■ **Task directions**:
Report the total number of lines that include the string "overall", without any other text.

■ **Input rows**:
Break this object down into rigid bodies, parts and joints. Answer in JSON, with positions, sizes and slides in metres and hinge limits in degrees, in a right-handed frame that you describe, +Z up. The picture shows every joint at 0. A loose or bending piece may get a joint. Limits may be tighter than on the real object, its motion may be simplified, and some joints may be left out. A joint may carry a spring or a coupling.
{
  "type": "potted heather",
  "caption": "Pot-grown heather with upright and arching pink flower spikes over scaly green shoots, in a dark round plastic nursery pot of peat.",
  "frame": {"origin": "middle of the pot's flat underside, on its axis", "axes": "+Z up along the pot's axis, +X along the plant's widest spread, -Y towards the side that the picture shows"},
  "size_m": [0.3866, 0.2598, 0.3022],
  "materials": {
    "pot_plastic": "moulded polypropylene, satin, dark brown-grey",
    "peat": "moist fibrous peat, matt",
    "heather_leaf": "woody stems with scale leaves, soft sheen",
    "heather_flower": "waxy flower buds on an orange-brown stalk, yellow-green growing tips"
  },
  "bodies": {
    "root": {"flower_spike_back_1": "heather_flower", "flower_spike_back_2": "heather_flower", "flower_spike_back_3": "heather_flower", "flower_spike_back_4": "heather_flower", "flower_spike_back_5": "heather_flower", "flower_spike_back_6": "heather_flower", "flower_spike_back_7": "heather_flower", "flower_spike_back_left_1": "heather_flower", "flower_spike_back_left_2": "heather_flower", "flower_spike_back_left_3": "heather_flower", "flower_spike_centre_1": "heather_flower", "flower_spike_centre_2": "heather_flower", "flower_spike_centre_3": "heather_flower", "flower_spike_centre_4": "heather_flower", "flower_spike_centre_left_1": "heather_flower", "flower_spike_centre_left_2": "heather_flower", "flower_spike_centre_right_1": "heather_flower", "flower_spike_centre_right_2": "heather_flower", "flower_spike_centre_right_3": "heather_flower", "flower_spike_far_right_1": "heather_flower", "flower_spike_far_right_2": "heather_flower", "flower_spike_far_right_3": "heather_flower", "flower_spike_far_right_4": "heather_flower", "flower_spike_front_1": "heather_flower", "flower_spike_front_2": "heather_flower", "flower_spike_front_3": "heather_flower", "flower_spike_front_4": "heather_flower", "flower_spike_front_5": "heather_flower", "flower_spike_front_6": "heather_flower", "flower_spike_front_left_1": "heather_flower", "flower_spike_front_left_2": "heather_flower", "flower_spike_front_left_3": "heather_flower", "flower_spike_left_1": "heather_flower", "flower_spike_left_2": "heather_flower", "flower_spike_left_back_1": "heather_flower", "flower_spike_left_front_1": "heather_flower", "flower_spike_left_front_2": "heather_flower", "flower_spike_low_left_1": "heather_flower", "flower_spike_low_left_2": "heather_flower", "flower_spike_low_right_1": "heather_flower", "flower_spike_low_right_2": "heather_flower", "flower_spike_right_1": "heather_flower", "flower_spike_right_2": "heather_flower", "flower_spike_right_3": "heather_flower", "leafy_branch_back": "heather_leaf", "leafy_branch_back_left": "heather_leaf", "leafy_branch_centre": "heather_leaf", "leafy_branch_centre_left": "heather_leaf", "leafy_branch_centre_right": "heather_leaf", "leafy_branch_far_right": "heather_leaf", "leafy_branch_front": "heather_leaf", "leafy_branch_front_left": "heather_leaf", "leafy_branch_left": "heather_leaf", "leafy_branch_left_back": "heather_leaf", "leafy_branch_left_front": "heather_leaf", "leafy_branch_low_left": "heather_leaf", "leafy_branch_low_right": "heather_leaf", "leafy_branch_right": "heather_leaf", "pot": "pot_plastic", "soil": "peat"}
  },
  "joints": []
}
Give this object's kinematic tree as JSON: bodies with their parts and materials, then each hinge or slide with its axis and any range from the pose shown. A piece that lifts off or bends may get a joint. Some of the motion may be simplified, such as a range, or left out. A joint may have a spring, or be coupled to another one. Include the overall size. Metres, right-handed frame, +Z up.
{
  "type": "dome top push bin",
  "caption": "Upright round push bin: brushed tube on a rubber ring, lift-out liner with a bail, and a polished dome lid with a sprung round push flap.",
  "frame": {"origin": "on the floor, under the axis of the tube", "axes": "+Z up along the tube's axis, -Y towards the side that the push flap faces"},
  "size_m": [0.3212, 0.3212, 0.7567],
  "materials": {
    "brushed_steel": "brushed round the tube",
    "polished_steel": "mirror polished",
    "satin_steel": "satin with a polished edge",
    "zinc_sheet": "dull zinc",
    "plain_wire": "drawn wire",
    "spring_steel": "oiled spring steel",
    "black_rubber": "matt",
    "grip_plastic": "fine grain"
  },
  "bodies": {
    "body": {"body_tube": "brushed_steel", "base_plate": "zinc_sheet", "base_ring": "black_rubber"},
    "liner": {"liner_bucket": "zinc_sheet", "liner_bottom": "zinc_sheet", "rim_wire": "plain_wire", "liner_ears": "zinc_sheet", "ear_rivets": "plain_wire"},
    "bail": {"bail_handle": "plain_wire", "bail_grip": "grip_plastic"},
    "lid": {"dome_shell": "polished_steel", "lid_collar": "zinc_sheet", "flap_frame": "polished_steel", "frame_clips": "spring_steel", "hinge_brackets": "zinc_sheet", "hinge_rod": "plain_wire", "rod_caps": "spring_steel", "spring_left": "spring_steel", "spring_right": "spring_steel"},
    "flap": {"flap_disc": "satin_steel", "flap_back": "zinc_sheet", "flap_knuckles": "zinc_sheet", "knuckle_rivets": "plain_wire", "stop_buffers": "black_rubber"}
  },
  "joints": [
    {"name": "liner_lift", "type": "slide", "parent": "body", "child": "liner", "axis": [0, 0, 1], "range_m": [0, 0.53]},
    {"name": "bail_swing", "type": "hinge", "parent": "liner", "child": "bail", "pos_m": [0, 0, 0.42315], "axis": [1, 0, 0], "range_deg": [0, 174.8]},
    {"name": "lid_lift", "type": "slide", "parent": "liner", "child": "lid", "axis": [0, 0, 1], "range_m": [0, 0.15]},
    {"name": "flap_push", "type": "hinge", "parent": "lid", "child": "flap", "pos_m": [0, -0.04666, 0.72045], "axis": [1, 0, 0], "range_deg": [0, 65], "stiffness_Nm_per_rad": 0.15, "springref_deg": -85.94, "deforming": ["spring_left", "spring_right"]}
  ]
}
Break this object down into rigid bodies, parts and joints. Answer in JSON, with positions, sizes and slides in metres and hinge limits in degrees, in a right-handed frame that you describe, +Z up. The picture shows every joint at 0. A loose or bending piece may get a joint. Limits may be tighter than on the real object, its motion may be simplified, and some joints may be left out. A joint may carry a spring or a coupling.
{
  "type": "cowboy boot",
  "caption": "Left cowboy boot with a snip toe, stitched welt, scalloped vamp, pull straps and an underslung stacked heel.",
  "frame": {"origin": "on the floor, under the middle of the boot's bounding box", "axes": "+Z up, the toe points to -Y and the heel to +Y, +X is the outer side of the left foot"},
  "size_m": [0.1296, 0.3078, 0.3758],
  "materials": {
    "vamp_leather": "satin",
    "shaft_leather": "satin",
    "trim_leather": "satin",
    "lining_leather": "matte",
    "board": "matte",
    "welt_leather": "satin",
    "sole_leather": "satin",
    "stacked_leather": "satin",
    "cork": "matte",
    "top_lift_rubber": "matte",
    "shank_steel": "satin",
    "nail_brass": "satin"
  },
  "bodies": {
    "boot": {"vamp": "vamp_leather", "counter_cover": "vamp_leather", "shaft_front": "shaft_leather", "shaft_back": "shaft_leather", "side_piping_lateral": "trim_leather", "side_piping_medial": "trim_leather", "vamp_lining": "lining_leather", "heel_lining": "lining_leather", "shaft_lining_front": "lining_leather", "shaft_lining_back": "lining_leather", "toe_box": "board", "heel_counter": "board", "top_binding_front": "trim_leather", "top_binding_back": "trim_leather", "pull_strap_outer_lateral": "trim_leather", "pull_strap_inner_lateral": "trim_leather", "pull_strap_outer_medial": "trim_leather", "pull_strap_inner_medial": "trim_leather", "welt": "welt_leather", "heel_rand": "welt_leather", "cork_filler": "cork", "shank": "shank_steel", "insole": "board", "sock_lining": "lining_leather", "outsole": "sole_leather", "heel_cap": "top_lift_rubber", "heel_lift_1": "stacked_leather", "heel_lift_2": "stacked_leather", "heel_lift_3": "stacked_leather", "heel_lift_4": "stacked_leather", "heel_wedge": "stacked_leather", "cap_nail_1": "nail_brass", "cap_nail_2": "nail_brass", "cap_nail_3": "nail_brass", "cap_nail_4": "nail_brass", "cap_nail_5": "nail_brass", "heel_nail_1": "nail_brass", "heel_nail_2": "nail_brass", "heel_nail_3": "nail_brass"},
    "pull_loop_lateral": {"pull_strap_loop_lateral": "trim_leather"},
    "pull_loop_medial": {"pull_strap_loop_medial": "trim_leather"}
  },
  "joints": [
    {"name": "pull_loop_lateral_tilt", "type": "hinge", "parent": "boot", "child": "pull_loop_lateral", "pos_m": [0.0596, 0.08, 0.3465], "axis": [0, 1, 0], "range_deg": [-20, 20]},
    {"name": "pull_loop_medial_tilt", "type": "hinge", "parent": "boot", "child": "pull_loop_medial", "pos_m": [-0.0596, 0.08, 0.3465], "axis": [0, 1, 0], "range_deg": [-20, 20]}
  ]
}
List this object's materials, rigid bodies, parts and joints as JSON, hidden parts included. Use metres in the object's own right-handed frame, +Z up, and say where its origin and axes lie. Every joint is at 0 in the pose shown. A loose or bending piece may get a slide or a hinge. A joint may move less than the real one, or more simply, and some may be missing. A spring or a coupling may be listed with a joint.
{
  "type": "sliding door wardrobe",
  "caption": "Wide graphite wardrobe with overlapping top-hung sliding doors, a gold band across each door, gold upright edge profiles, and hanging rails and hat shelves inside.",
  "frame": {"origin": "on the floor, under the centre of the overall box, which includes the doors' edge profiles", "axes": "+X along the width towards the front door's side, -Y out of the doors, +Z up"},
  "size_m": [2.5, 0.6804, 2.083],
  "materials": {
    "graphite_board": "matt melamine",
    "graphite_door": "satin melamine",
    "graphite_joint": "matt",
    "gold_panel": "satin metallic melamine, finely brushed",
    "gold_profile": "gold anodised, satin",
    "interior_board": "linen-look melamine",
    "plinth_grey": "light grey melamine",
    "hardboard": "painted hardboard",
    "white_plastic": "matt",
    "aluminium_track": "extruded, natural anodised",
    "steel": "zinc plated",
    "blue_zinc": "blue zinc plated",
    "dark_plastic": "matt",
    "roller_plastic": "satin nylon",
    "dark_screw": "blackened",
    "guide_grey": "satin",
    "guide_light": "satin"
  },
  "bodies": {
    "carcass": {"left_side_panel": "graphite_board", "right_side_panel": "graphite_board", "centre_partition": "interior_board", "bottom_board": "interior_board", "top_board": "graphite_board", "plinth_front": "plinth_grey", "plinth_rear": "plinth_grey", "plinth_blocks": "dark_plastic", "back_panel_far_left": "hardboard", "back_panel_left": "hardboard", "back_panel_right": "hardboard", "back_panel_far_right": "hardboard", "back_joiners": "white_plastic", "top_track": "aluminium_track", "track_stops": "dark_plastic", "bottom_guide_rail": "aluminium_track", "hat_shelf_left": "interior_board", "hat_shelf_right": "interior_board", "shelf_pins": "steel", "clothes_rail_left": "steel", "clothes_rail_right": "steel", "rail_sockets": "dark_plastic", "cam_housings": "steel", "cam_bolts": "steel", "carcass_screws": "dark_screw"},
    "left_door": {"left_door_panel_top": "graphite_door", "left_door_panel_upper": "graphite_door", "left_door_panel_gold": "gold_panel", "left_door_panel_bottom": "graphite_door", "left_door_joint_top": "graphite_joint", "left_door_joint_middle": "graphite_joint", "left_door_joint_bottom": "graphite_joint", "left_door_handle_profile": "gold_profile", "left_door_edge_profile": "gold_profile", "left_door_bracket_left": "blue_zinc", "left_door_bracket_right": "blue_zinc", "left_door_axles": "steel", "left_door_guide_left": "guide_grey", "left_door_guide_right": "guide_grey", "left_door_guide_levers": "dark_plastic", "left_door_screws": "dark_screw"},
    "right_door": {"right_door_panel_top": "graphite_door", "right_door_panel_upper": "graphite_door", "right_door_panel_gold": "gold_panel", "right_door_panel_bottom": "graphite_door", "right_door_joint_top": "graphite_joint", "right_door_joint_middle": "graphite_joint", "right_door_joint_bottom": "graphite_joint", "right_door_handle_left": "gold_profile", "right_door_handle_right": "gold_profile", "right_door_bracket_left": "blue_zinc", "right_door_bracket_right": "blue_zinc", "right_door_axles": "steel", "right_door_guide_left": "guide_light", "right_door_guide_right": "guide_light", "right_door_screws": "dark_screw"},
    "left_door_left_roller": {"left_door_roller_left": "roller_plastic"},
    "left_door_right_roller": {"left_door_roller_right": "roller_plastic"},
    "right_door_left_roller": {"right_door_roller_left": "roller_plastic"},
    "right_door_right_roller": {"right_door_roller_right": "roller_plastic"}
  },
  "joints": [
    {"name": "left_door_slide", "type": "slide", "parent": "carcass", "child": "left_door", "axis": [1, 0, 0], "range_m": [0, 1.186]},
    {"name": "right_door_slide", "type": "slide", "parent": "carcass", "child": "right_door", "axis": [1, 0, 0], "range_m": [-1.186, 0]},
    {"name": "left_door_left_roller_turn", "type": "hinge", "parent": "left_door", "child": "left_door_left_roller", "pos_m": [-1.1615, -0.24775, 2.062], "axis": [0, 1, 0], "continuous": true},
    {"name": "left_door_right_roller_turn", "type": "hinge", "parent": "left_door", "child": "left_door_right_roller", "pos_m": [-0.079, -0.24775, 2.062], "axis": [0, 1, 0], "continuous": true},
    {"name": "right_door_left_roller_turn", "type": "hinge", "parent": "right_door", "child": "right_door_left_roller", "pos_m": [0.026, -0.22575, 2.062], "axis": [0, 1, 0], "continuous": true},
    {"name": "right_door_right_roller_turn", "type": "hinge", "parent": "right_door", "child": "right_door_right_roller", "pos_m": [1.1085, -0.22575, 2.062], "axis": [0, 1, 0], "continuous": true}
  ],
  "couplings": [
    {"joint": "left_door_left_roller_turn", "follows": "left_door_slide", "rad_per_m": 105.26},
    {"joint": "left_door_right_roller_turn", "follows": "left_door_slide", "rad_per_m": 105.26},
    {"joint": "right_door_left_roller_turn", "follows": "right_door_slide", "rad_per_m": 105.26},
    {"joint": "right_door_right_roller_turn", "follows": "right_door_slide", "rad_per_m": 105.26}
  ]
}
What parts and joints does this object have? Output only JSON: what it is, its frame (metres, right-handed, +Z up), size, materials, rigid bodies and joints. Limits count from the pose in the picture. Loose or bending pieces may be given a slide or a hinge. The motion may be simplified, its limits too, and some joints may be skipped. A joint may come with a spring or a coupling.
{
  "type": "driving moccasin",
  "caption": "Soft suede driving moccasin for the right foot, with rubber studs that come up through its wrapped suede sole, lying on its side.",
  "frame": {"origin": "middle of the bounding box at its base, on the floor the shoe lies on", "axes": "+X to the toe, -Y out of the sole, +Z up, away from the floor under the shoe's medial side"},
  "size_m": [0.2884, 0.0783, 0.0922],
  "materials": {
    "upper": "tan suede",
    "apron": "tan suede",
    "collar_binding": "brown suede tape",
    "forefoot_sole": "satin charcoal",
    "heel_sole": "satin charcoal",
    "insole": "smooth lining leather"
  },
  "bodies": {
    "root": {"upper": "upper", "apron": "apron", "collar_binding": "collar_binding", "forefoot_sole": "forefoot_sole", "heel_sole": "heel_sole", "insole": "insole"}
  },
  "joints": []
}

■ **Result**:
2